After watching her swipe a few more times, Tarni said, “You’ve just gotta think at the message to move it or close it. For some reason, the only time you can use your hands is when you're spending XP.”
“I still think this is crazy,” she said. “But I’m in now, yeah?”
“You’re in,” Tarni said, grinning wide.
Bell looked at him flatly. “And you’re still swearing.”
Tarni threw his hands up. “I said ‘hairy goblin balls.’ That’s biology, not profanity.”
She arched a brow.
“I’m working on it,” he mumbled.
Bell sat down slowly on the edge of a fallen log, taking it all in—the fading light, the cicadas starting to hum.
“I don’t know what’s next,” she said.
Zane stepped beside her. “None of us do. But we’re figuring it out.”

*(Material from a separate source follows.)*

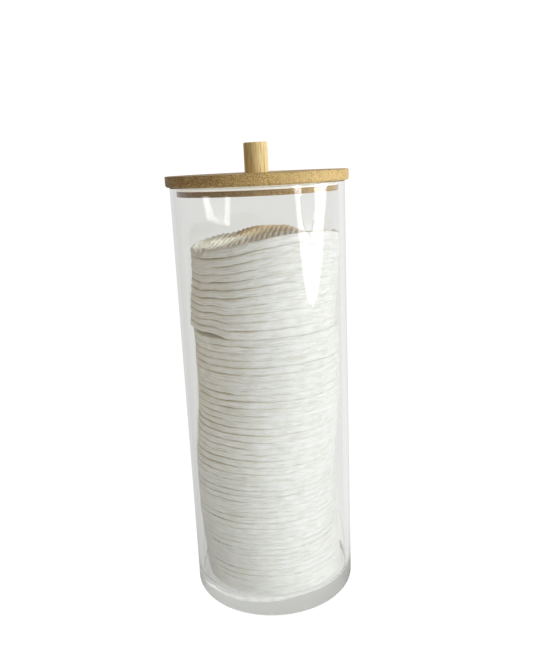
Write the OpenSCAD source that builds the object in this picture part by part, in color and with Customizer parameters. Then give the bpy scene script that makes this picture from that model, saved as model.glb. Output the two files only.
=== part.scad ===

Bell nodded slowly, her fingers brushing the spear gun beside her. “Then let’s start figuring.”
Before Zane could bring out the Minor health Potion as she sat on the small bench inside the shed, Kai quietly stepped up and rested a hand on his mother’s shoulder.
“Healing Touch,” he murmured.
A faint green glow bloomed around his hand. Bell nearly jumped up from the bench as she felt the warmth spread through her chest and limbs, like the sun chasing out the cold.
She gasped. “What was that?”
Kai smiled. “Just a little something I got for making my first kill.”
Bell blinked again, twice this time. “Bloody hell,” she whispered, voice catching in her throat. “This is real.”